The Beta Test is both a commentary on the artificiality of the modern world and the difficulty of making genuine human connections.
Jordan (writer-director-actor Jim Cummings)1 is a slick, smarmy Hollywood agent, preparing to get married to his fiancée Caroline (Virginia Newcomb).
It’s during the wedding prep that Jim receives a formal invitation to “an anonymous no-strings-attached sexual encounter with an admirer”.2 Despite his initial reservations, Jordan accepts the invitation.
Though superficially composed, during Jordan’s interactions with friends and colleagues, like best friend PJ (fellow triple-hyphenate PJ McCabe), we begin to see through his veneer. Jim’s smile is slightly too manic, his jaw clenched, his eyes too wide.
He’s a man who’s intensely “interested” in everything, particularly where Chinese investment is involved, but has no discernible hobbies, apart from working out. A seethingly insecure individual on an increasingly desperate quest for authenticity, Jim is like Patrick Bateman with a vape pen substituting for homicidal tendencies.
That said, there does seem to be an endemic of violence involving the others who have received those purple envelopes, which are Jim’s only clue to uncovering what it is he’s caught up in.
One part Hollywood satire,3 one part techno-thriller,4 The Beta Test is at it’s best as a blackly comic character and societal study. When Jim has his whole existence dismissed by a would-be investor, all he can do is smile and thank them – “Love the honest, love that”.
There’s a not-so veiled reference to “Harvey” and the end of consequence-free abuse5, and a suggestion that men like Jim cannot be left to their own devices.
Kenneth Wales’ cinematography is a cool but vibrant, Jeffrey Campbell Binner’s classical score lending an ironic touch of class and a certain Eyes Wide Shut kinkiness.
The Beta Test is, no pun intended, a class affair.
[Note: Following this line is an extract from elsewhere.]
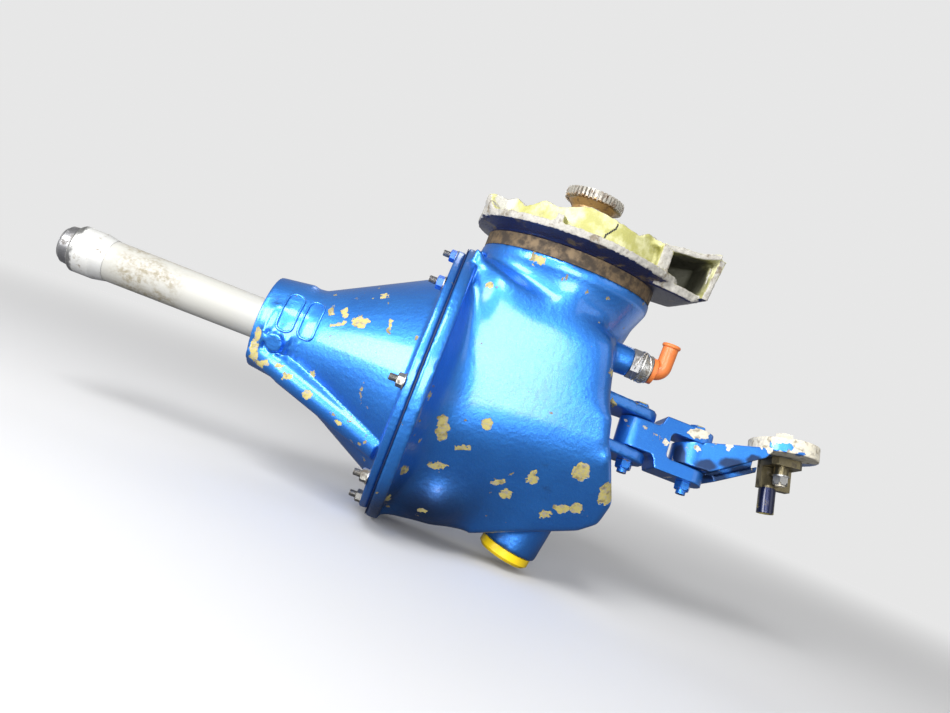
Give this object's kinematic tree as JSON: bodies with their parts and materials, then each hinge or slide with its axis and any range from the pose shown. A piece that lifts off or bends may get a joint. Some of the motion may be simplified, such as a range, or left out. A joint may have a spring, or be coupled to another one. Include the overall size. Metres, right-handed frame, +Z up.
{
  "type": "helicopter tail rotor gearbox quill assembly",
  "caption": "Right-angle tail rotor gearbox with conical output quill and mast, toothed input coupling, torn support ring, idler link and cranked control lever.",
  "frame": {"origin": "centre of the gear case's mounting face, on the input axis", "axes": "+Z up the input axis to the toothed coupling; the mast points along -X and the control lever lies along +X; the gear axes cross 150 mm below the origin"},
  "size_m": [0.7817, 0.28, 0.3781],
  "materials": {
    "blue_paint": "glossy metallic blue, chipped to primer",
    "dark_blue_paint": "dark blue, worn",
    "painted_steel": "painted over with blue",
    "mast_paint": "pale grey, stained",
    "torn_casting": "yellow-green primer, torn edges",
    "bare_casting": "bare, brown and dirty",
    "steel": "plated, dull",
    "gear_steel": "ground, oiled",
    "greasy_steel": "grease and light rust",
    "grey_alloy": "dull grey",
    "knurled_steel": "knurled, dull",
    "cadmium_plate": "gold cadmium plate, worn",
    "primed_steel": "cream primer",
    "bronze": "satin",
    "gasket": "dark sealant",
    "rubber_seal": "black rubber",
    "orange_rubber": "orange silicone",
    "yellow_plastic": "bright yellow"
  },
  "bodies": {
    "gearbox": {"gear_case": "blue_paint", "output_housing": "blue_paint", "flange_gasket": "gasket", "flange_studs": "steel", "flange_washers": "steel", "flange_nuts": "steel", "support_ring": "bare_casting", "support_casting": "torn_casting", "support_studs": "steel", "support_nuts": "steel", "sleeve_bearing_outer": "gear_steel", "hub_bearing_outer": "gear_steel", "mast_seal": "rubber_seal", "mast_seal_ring": "gear_steel", "input_quill_sleeve": "bare_casting", "pinion_bearing_outer": "gear_steel", "input_bearing_outer": "gear_steel", "input_spacer_outer": "gear_steel", "input_seal": "rubber_seal", "detector_adapter": "grey_alloy", "detector_ring": "knurled_steel", "elbow_boot": "orange_rubber", "lug_pin": "painted_steel", "lug_pin_nut": "painted_steel", "lug_bushes": "bronze"},
    "mast": {"mast_tube": "mast_paint", "mast_nose": "grey_alloy", "mast_collar": "mast_paint", "sleeve_bearing_inner": "gear_steel", "sleeve_bearing_rollers": "gear_steel", "hub_bearing_inner": "gear_steel", "hub_bearing_balls": "gear_steel", "output_gear": "gear_steel", "gear_spacer": "gear_steel", "gear_nut": "gear_steel", "mast_bush": "bronze"},
    "input_shaft": {"pinion_shaft": "gear_steel", "pinion_bearing_inner": "gear_steel", "pinion_bearing_rollers": "gear_steel", "input_bearing_inner": "gear_steel", "input_bearing_balls": "gear_steel", "input_spacer_inner": "gear_steel", "input_nut": "gear_steel", "input_coupling": "greasy_steel", "coupling_snap_ring": "gear_steel"},
    "pitch_rod": {"pitch_rod": "gear_steel"},
    "idler_link": {"idler_link": "blue_paint", "link_bushes": "bronze", "fork_pin": "steel", "fork_pin_nut": "steel"},
    "control_lever": {"control_lever": "blue_paint", "lever_bush": "bronze"},
    "swivel_block": {"swivel_block": "cadmium_plate", "eye_bearing": "gear_steel", "eye_bolt": "primed_steel", "eye_nut": "gear_steel", "rod_stub": "dark_blue_paint"},
    "port_cap": {"port_cap": "yellow_plastic"}
  },
  "joints": [
    {"name": "mast_spin", "type": "hinge", "parent": "gearbox", "child": "mast", "pos_m": [0, 0, -0.15], "axis": [1, 0, 0], "continuous": true},
    {"name": "input_spin", "type": "hinge", "parent": "gearbox", "child": "input_shaft", "pos_m": [0, 0, 0], "axis": [0, 0, 1], "continuous": true},
    {"name": "pitch_rod_slide", "type": "slide", "parent": "gearbox", "child": "pitch_rod", "axis": [1, 0, 0], "range_m": [-0.011, 0.011]},
    {"name": "link_swing", "type": "hinge", "parent": "gearbox", "child": "idler_link", "pos_m": [0.122, 0, -0.123], "axis": [0, 0.2588, 0.9659], "range_deg": [-20, 20]},
    {"name": "lever_swing", "type": "hinge", "parent": "idler_link", "child": "control_lever", "pos_m": [0.186, 0, -0.123], "axis": [0, 0.2588, 0.9659], "range_deg": [-25, 25]},
    {"name": "block_swivel", "type": "hinge", "parent": "control_lever", "child": "swivel_block", "pos_m": [0.28, 0.01087, -0.08243], "axis": [-0.1392, 0.2563, 0.9565], "range_deg": [-40, 40]},
    {"name": "cap_pull", "type": "slide", "parent": "gearbox", "child": "port_cap", "axis": [-0.1736, 0, -0.9848], "range_m": [0, 0.02]}
  ],
  "couplings": [
    {"joint": "input_spin", "follows": "mast_spin", "ratio": 2.6}
  ]
}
The Beta Test is now available to rent and buy
- No relationship of the beloved Winnie the Pooh voice actor.
- Further options include preferred role (Top-Bottom-Sub-Dom-etc.), other criteria graded on 1-5 scale, and, most thoughtfully, a blank space for you t fill in your preferred musical accompaniment
- The agency’s main tactic seems to be attacking the WGA.
- There’s a plot thread about data mining that, while no longer quite as ripped-from-the-headlines, still holds some resonance.
- Though Jim does toxically tear into his PA when he’s feeling insecure: “How are you going to be better tomorrow?”.